▶ What is being asked: Every record must be written out once more, with nothing added or omitted.

----------------------------------------

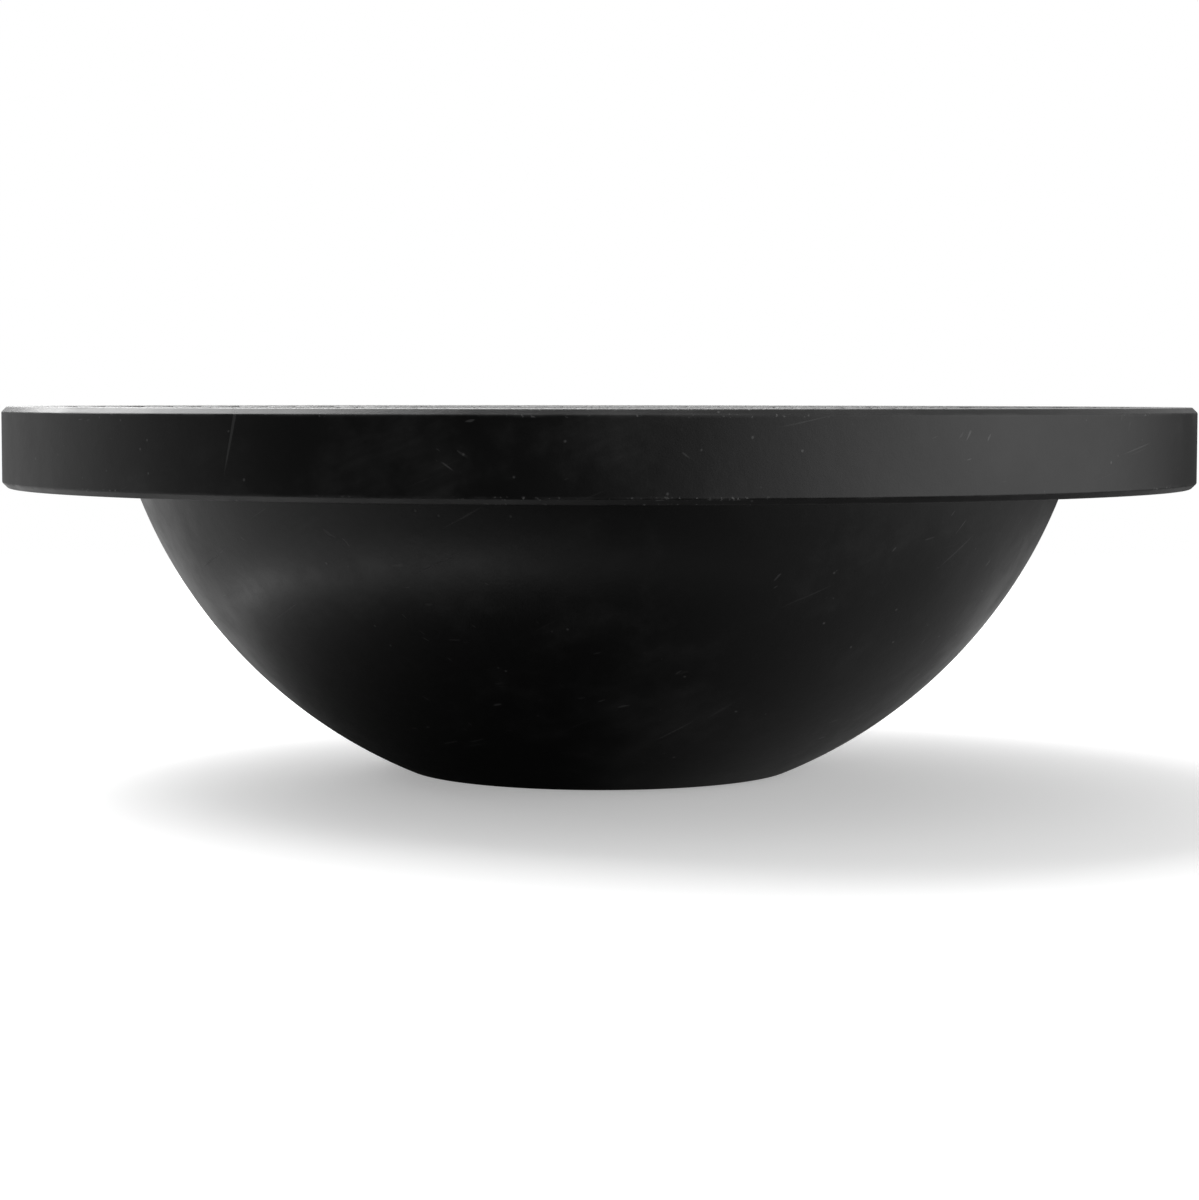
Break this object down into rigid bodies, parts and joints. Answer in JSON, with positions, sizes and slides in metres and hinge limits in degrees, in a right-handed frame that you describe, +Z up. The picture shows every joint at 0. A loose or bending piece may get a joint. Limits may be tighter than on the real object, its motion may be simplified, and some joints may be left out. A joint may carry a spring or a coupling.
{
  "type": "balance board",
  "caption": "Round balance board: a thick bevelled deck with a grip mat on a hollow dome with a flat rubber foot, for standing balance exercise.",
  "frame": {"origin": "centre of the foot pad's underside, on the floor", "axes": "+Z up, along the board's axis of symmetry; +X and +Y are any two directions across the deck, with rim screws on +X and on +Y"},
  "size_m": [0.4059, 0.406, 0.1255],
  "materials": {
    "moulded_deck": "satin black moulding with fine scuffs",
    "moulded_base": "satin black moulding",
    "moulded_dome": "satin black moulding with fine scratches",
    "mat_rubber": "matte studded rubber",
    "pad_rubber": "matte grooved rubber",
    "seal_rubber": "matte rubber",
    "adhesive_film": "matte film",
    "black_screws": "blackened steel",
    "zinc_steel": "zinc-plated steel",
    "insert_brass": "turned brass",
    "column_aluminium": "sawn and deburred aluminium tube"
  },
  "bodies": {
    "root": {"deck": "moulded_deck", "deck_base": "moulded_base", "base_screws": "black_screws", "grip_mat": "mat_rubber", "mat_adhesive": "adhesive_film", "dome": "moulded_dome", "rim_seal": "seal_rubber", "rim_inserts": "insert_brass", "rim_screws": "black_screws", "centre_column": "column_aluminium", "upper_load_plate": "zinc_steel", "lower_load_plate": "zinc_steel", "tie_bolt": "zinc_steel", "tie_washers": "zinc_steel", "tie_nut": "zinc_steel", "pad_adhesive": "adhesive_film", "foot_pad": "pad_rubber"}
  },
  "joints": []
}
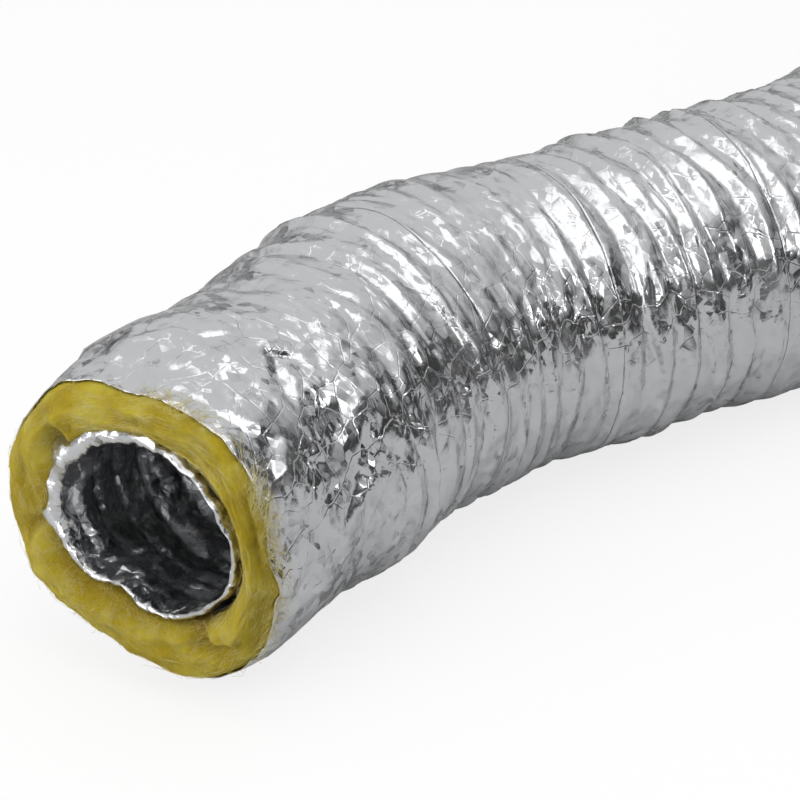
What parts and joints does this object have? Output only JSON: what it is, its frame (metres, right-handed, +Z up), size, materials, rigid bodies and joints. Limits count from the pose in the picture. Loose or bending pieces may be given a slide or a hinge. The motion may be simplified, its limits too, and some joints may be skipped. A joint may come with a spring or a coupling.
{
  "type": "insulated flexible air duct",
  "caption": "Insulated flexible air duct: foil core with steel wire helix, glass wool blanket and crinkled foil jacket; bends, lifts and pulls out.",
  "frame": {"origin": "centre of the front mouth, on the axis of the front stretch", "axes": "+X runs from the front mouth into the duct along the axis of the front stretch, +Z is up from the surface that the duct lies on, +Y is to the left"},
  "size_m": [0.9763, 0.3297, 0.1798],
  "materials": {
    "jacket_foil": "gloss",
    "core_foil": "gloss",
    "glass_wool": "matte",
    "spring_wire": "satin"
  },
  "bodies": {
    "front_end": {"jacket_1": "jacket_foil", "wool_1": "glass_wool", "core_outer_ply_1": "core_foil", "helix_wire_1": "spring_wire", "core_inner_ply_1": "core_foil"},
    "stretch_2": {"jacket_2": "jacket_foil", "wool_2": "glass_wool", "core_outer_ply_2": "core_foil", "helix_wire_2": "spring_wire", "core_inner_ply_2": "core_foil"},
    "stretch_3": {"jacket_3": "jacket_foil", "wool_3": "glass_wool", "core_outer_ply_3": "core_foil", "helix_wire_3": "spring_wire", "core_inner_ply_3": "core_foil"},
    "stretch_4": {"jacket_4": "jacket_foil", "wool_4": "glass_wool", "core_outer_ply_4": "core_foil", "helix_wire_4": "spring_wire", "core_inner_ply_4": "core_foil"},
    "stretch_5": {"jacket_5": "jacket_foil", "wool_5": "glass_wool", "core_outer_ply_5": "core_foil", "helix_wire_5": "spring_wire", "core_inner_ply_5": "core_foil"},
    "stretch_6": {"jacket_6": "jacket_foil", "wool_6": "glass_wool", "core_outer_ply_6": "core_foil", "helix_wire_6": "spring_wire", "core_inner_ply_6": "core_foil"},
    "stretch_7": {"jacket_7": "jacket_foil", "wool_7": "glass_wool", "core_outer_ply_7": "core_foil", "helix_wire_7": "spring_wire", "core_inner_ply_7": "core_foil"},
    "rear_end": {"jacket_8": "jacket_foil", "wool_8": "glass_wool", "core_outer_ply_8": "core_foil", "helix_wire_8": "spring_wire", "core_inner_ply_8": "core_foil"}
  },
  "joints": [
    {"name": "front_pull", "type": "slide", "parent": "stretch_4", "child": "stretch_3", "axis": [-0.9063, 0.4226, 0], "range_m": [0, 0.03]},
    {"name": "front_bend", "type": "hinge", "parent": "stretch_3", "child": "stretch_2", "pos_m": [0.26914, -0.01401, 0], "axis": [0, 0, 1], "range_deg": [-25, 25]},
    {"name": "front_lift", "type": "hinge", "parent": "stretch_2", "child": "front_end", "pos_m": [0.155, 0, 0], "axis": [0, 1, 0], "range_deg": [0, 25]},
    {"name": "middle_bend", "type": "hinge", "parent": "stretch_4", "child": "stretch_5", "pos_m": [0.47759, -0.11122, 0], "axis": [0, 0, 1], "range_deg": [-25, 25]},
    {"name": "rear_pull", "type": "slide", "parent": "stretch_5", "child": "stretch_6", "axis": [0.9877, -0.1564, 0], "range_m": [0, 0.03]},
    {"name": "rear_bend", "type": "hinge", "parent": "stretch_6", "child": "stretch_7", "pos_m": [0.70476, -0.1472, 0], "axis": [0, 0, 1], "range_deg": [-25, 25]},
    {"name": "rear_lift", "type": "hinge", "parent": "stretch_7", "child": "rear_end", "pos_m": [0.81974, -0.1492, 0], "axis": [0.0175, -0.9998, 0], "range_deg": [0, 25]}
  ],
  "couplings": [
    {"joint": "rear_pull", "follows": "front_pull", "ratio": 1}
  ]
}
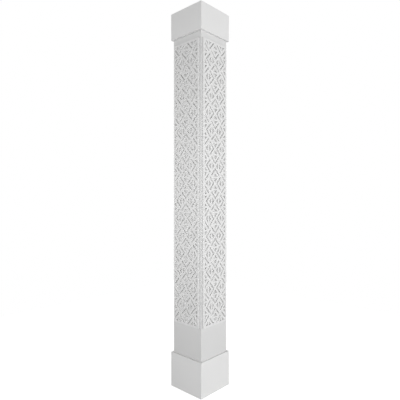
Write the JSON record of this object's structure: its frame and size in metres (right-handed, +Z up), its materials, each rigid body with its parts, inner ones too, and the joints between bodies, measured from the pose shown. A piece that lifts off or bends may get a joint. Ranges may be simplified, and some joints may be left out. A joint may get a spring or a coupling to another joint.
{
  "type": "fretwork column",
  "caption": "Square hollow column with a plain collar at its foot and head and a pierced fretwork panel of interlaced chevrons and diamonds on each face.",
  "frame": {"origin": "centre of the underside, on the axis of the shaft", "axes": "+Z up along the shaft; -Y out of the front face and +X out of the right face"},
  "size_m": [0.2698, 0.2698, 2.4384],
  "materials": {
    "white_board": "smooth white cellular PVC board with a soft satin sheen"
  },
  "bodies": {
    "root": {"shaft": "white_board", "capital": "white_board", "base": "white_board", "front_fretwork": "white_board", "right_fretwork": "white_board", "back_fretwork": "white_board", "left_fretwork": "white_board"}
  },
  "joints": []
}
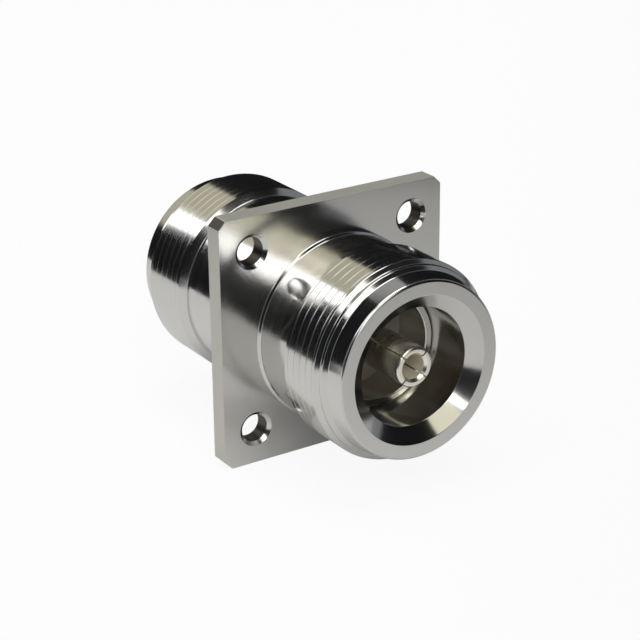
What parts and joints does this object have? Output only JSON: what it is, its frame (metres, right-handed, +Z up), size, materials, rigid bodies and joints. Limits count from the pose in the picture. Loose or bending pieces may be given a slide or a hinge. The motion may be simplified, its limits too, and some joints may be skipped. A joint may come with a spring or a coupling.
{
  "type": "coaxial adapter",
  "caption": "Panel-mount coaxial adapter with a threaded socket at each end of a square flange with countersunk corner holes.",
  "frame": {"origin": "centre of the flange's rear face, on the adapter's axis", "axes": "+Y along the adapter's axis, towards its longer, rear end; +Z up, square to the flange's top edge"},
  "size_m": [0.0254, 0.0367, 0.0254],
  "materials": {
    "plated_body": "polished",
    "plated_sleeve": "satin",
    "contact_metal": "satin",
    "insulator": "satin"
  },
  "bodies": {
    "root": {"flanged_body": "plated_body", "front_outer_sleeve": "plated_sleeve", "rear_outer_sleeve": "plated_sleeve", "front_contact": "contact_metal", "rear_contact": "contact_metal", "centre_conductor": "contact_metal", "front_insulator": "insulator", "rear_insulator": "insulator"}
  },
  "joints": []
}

----------------------------------------

▶ Correct answer:
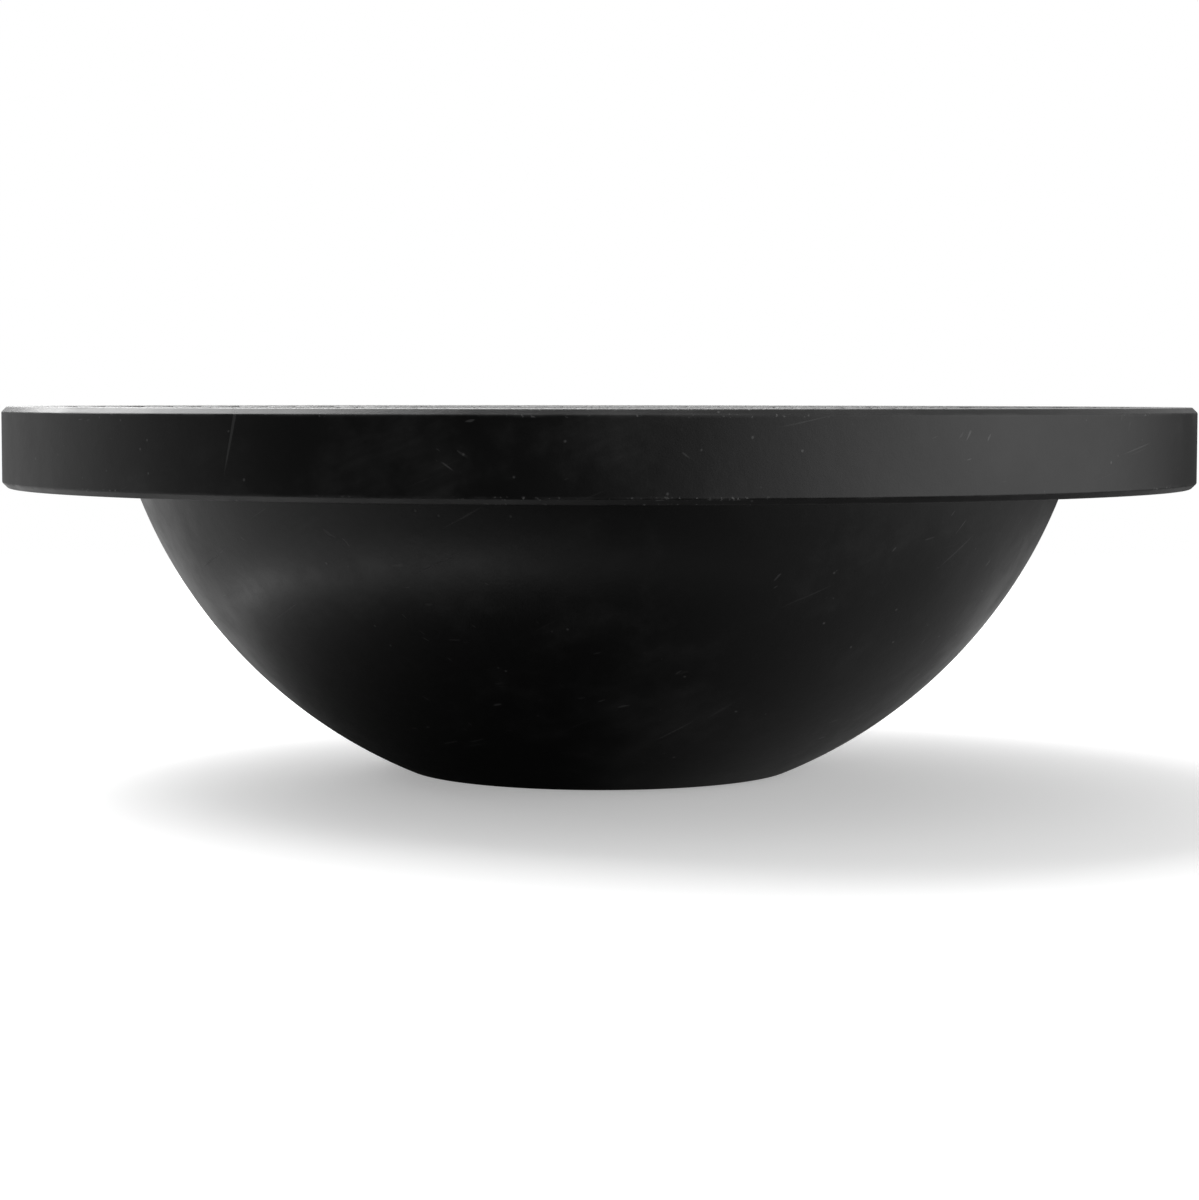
Break this object down into rigid bodies, parts and joints. Answer in JSON, with positions, sizes and slides in metres and hinge limits in degrees, in a right-handed frame that you describe, +Z up. The picture shows every joint at 0. A loose or bending piece may get a joint. Limits may be tighter than on the real object, its motion may be simplified, and some joints may be left out. A joint may carry a spring or a coupling.
{
  "type": "balance board",
  "caption": "Round balance board: a thick bevelled deck with a grip mat on a hollow dome with a flat rubber foot, for standing balance exercise.",
  "frame": {"origin": "centre of the foot pad's underside, on the floor", "axes": "+Z up, along the board's axis of symmetry; +X and +Y are any two directions across the deck, with rim screws on +X and on +Y"},
  "size_m": [0.4059, 0.406, 0.1255],
  "materials": {
    "moulded_deck": "satin black moulding with fine scuffs",
    "moulded_base": "satin black moulding",
    "moulded_dome": "satin black moulding with fine scratches",
    "mat_rubber": "matte studded rubber",
    "pad_rubber": "matte grooved rubber",
    "seal_rubber": "matte rubber",
    "adhesive_film": "matte film",
    "black_screws": "blackened steel",
    "zinc_steel": "zinc-plated steel",
    "insert_brass": "turned brass",
    "column_aluminium": "sawn and deburred aluminium tube"
  },
  "bodies": {
    "root": {"deck": "moulded_deck", "deck_base": "moulded_base", "base_screws": "black_screws", "grip_mat": "mat_rubber", "mat_adhesive": "adhesive_film", "dome": "moulded_dome", "rim_seal": "seal_rubber", "rim_inserts": "insert_brass", "rim_screws": "black_screws", "centre_column": "column_aluminium", "upper_load_plate": "zinc_steel", "lower_load_plate": "zinc_steel", "tie_bolt": "zinc_steel", "tie_washers": "zinc_steel", "tie_nut": "zinc_steel", "pad_adhesive": "adhesive_film", "foot_pad": "pad_rubber"}
  },
  "joints": []
}
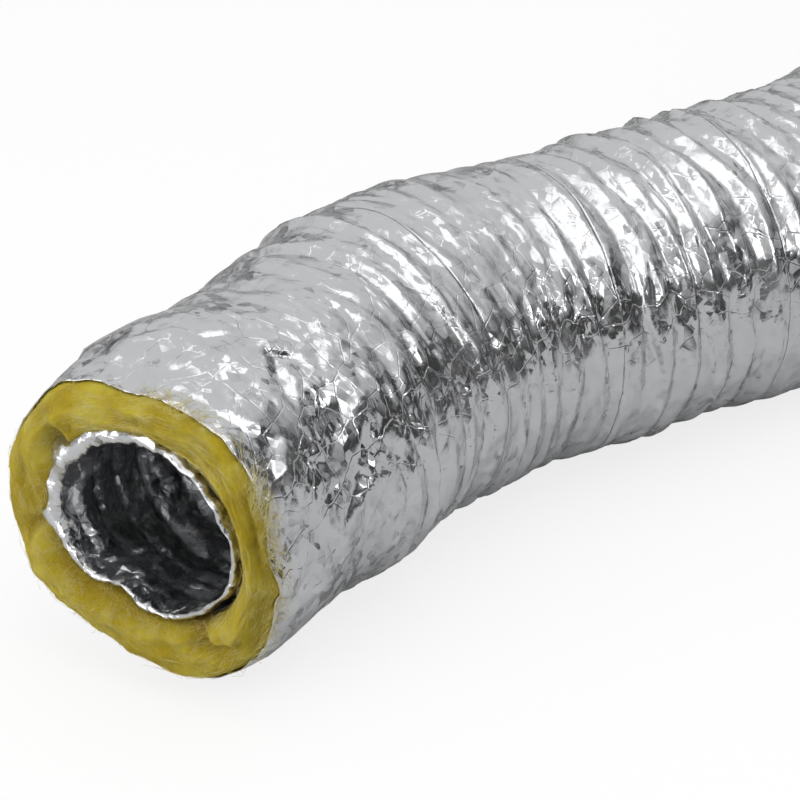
What parts and joints does this object have? Output only JSON: what it is, its frame (metres, right-handed, +Z up), size, materials, rigid bodies and joints. Limits count from the pose in the picture. Loose or bending pieces may be given a slide or a hinge. The motion may be simplified, its limits too, and some joints may be skipped. A joint may come with a spring or a coupling.
{
  "type": "insulated flexible air duct",
  "caption": "Insulated flexible air duct: foil core with steel wire helix, glass wool blanket and crinkled foil jacket; bends, lifts and pulls out.",
  "frame": {"origin": "centre of the front mouth, on the axis of the front stretch", "axes": "+X runs from the front mouth into the duct along the axis of the front stretch, +Z is up from the surface that the duct lies on, +Y is to the left"},
  "size_m": [0.9763, 0.3297, 0.1798],
  "materials": {
    "jacket_foil": "gloss",
    "core_foil": "gloss",
    "glass_wool": "matte",
    "spring_wire": "satin"
  },
  "bodies": {
    "front_end": {"jacket_1": "jacket_foil", "wool_1": "glass_wool", "core_outer_ply_1": "core_foil", "helix_wire_1": "spring_wire", "core_inner_ply_1": "core_foil"},
    "stretch_2": {"jacket_2": "jacket_foil", "wool_2": "glass_wool", "core_outer_ply_2": "core_foil", "helix_wire_2": "spring_wire", "core_inner_ply_2": "core_foil"},
    "stretch_3": {"jacket_3": "jacket_foil", "wool_3": "glass_wool", "core_outer_ply_3": "core_foil", "helix_wire_3": "spring_wire", "core_inner_ply_3": "core_foil"},
    "stretch_4": {"jacket_4": "jacket_foil", "wool_4": "glass_wool", "core_outer_ply_4": "core_foil", "helix_wire_4": "spring_wire", "core_inner_ply_4": "core_foil"},
    "stretch_5": {"jacket_5": "jacket_foil", "wool_5": "glass_wool", "core_outer_ply_5": "core_foil", "helix_wire_5": "spring_wire", "core_inner_ply_5": "core_foil"},
    "stretch_6": {"jacket_6": "jacket_foil", "wool_6": "glass_wool", "core_outer_ply_6": "core_foil", "helix_wire_6": "spring_wire", "core_inner_ply_6": "core_foil"},
    "stretch_7": {"jacket_7": "jacket_foil", "wool_7": "glass_wool", "core_outer_ply_7": "core_foil", "helix_wire_7": "spring_wire", "core_inner_ply_7": "core_foil"},
    "rear_end": {"jacket_8": "jacket_foil", "wool_8": "glass_wool", "core_outer_ply_8": "core_foil", "helix_wire_8": "spring_wire", "core_inner_ply_8": "core_foil"}
  },
  "joints": [
    {"name": "front_pull", "type": "slide", "parent": "stretch_4", "child": "stretch_3", "axis": [-0.9063, 0.4226, 0], "range_m": [0, 0.03]},
    {"name": "front_bend", "type": "hinge", "parent": "stretch_3", "child": "stretch_2", "pos_m": [0.26914, -0.01401, 0], "axis": [0, 0, 1], "range_deg": [-25, 25]},
    {"name": "front_lift", "type": "hinge", "parent": "stretch_2", "child": "front_end", "pos_m": [0.155, 0, 0], "axis": [0, 1, 0], "range_deg": [0, 25]},
    {"name": "middle_bend", "type": "hinge", "parent": "stretch_4", "child": "stretch_5", "pos_m": [0.47759, -0.11122, 0], "axis": [0, 0, 1], "range_deg": [-25, 25]},
    {"name": "rear_pull", "type": "slide", "parent": "stretch_5", "child": "stretch_6", "axis": [0.9877, -0.1564, 0], "range_m": [0, 0.03]},
    {"name": "rear_bend", "type": "hinge", "parent": "stretch_6", "child": "stretch_7", "pos_m": [0.70476, -0.1472, 0], "axis": [0, 0, 1], "range_deg": [-25, 25]},
    {"name": "rear_lift", "type": "hinge", "parent": "stretch_7", "child": "rear_end", "pos_m": [0.81974, -0.1492, 0], "axis": [0.0175, -0.9998, 0], "range_deg": [0, 25]}
  ],
  "couplings": [
    {"joint": "rear_pull", "follows": "front_pull", "ratio": 1}
  ]
}
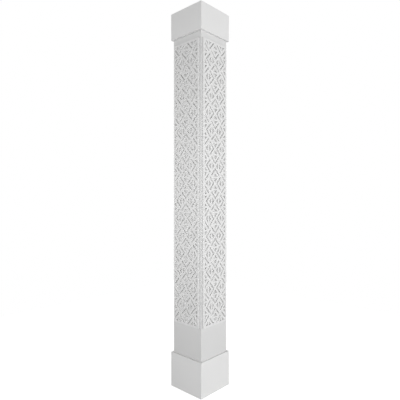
Write the JSON record of this object's structure: its frame and size in metres (right-handed, +Z up), its materials, each rigid body with its parts, inner ones too, and the joints between bodies, measured from the pose shown. A piece that lifts off or bends may get a joint. Ranges may be simplified, and some joints may be left out. A joint may get a spring or a coupling to another joint.
{
  "type": "fretwork column",
  "caption": "Square hollow column with a plain collar at its foot and head and a pierced fretwork panel of interlaced chevrons and diamonds on each face.",
  "frame": {"origin": "centre of the underside, on the axis of the shaft", "axes": "+Z up along the shaft; -Y out of the front face and +X out of the right face"},
  "size_m": [0.2698, 0.2698, 2.4384],
  "materials": {
    "white_board": "smooth white cellular PVC board with a soft satin sheen"
  },
  "bodies": {
    "root": {"shaft": "white_board", "capital": "white_board", "base": "white_board", "front_fretwork": "white_board", "right_fretwork": "white_board", "back_fretwork": "white_board", "left_fretwork": "white_board"}
  },
  "joints": []
}
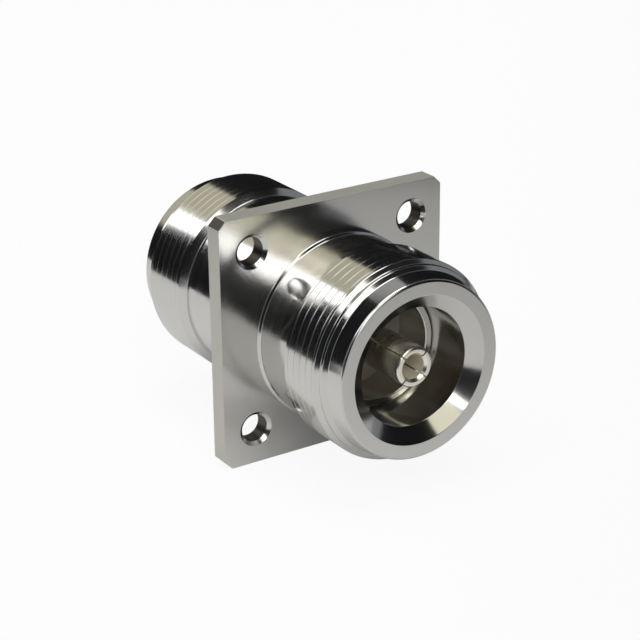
What parts and joints does this object have? Output only JSON: what it is, its frame (metres, right-handed, +Z up), size, materials, rigid bodies and joints. Limits count from the pose in the picture. Loose or bending pieces may be given a slide or a hinge. The motion may be simplified, its limits too, and some joints may be skipped. A joint may come with a spring or a coupling.
{
  "type": "coaxial adapter",
  "caption": "Panel-mount coaxial adapter with a threaded socket at each end of a square flange with countersunk corner holes.",
  "frame": {"origin": "centre of the flange's rear face, on the adapter's axis", "axes": "+Y along the adapter's axis, towards its longer, rear end; +Z up, square to the flange's top edge"},
  "size_m": [0.0254, 0.0367, 0.0254],
  "materials": {
    "plated_body": "polished",
    "plated_sleeve": "satin",
    "contact_metal": "satin",
    "insulator": "satin"
  },
  "bodies": {
    "root": {"flanged_body": "plated_body", "front_outer_sleeve": "plated_sleeve", "rear_outer_sleeve": "plated_sleeve", "front_contact": "contact_metal", "rear_contact": "contact_metal", "centre_conductor": "contact_metal", "front_insulator": "insulator", "rear_insulator": "insulator"}
  },
  "joints": []
}